The death of the industrial designer Niels Diffrient as noted by this New York Times obituary is still hard to believe, given his vitality and productivity at 84. I've already noted here how many architects remain active into their eighties and beyond. The prodigious Viktor Schreckengost made it to 101.

I spent hours on the telephone with Diffrient when I wrote the chapters on chairs in Our Own Devices; his Jefferson Chair, fittingly displayed in the Times, was the most expensive production office seating in the world in the 1980s boom, and Diffrient explained that his original manufacturer had gone out of business in the crisis of 1987 and that he hadn't been able to find another willing to take a license.

What I'll remember most about his work is not that product but his brilliant solution to the Achilles heel of many contemporary office chairs with the mesh backs made popular by Don Chadwick and Bill Stumpf's 1994 Aeron Chair -- absence of lower back support. The Aeron's manufacturer, Herman Miller, sells a "sacral-pelvic stabilizer" as an option, but in all the offices I've visited (and in the Aeron-equipped reading room of the New York Public Library's Science and Business division) I've never actually seen one.

I was able to try Diffrient's elegant approach in Humanscale's Diffrient World Chair -- not adding a separate pressure device to the mesh chair back but cutting the mesh in panels and assembling them to give the back a firm three-dimensional shape. This was a centuries old concept, taken from tailors' cutting cloth to make form-fitting garments. Humanscale offers a variant of the concept in its Liberty Task Chair.

Producing such chairs needed more than a eureka moment of taking a concept from fashion to furniture. An office chair, used eight or so hours a day, is a severe test of materials and assembly techniques. Some visually striking ideas can fall apart under even moderate use or turn out to be much less comfortable than they look. Diffrient did his own prototyping and testing and worked for months with engineers to get essential details right. No computer design program alone can simulate that experience. (There's an excellent interview here.)
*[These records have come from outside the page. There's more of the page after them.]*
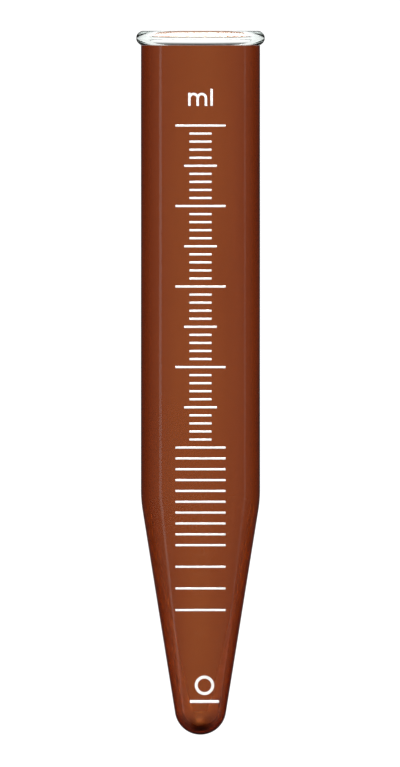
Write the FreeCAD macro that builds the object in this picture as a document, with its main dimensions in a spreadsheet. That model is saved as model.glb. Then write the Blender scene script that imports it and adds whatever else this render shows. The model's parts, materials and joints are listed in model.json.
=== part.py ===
import FreeCAD, Part
import Sketcher

import math
import os

# A graduated conical centrifuge tube of amber glass with a clear, beaded rim.
#
# Lengths are in millimetres. +Z runs up the tube's axis, and the origin lies on that axis in the
# plane of the bead's underside. The printed scale faces -Y.

# Driving dimensions: name, value, meaning. Depths are measured down from the bead's underside.
SIZES = [
    ("body_diameter", 17.0, "outside of the straight barrel"),
    ("wall_thickness", 1.05, "glass of the barrel and the shoulder"),
    ("barrel_length", 63.5, "bead's underside to the start of the shoulder"),
    ("shoulder_radius", 18.0, "outer arc that eases the barrel into the cone"),
    ("tube_length", 98.45, "bead's underside to the lowest point of the tip"),
    ("tip_radius", 3.67, "outside of the rounded tip"),
    ("bore_tip_radius", 2.62, "inside of the rounded tip"),
    ("tip_thickness", 1.2, "glass under the lowest point of the bore"),
    ("bead_overhang", 0.685, "how far the rim bead stands out past the barrel"),
    ("bead_height", 2.06, "rim bead, underside to top"),
    ("enamel_thickness", 0.06, "how far the printed marks stand proud"),
    ("line_thickness", 0.33, "graduation line, measured along the tube"),
    ("long_line_width", 7.2, "line of a whole division, or of the lower scale"),
    ("middle_line_width", 4.7, "line of a half division"),
    ("short_line_width", 3.2, "line of a tenth of a division"),
    ("first_line_depth", 11.47, "middle of the top line"),
    ("last_line_height", 17.79, "middle of the lowest line, above the tip's lowest point"),
    ("close_pitch", 1.548, "between lines of the lower scale, close part"),
    ("wide_pitch", 3.09, "between lines of the lower scale, wide part"),
    ("letter_rise", 2.8, "middle of the top line to the line that the letters stand on"),
    ("letter_stroke", 0.37, "pen width of the letters"),
    ("letter_gap", 0.44, "between the two letters"),
    ("m_width", 2.73, "letter m"),
    ("m_height", 1.9, "letter m"),
    ("l_height", 2.44, "letter l"),
    ("marks_aside", 0.57, "middle of the maker's ring and bar, to the right of the axis"),
    ("ring_height", 7.05, "middle of the maker's ring, above the tip's lowest point"),
    ("ring_diameter", 2.8, "outside of the maker's ring"),
    ("ring_stroke", 0.45, "line of the maker's ring"),
    ("bar_height", 4.73, "middle of the maker's bar, above the tip's lowest point"),
    ("bar_width", 4.2, "maker's bar, across the tube"),
    ("bar_thickness", 0.45, "maker's bar, along the tube"),
]

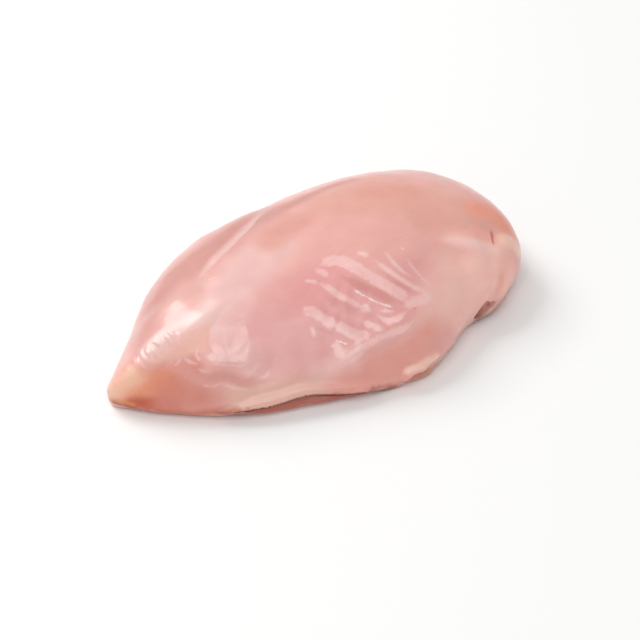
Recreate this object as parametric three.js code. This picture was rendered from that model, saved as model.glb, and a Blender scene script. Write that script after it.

And where did tailors learn the technique that Diffrient borrowed? It was one of the great unsung innovations of the Middle Ages: body-fitting plate armor needed a padded layer constructed by a new breed of artisan, the linen armorers, the pioneers of suit construction.

Niels Diffrient should thus be celebrated as the latest of a succession of masters finding new ways to adapt the material world to our bodies and to relieve us of some of the burden of doing the reverse.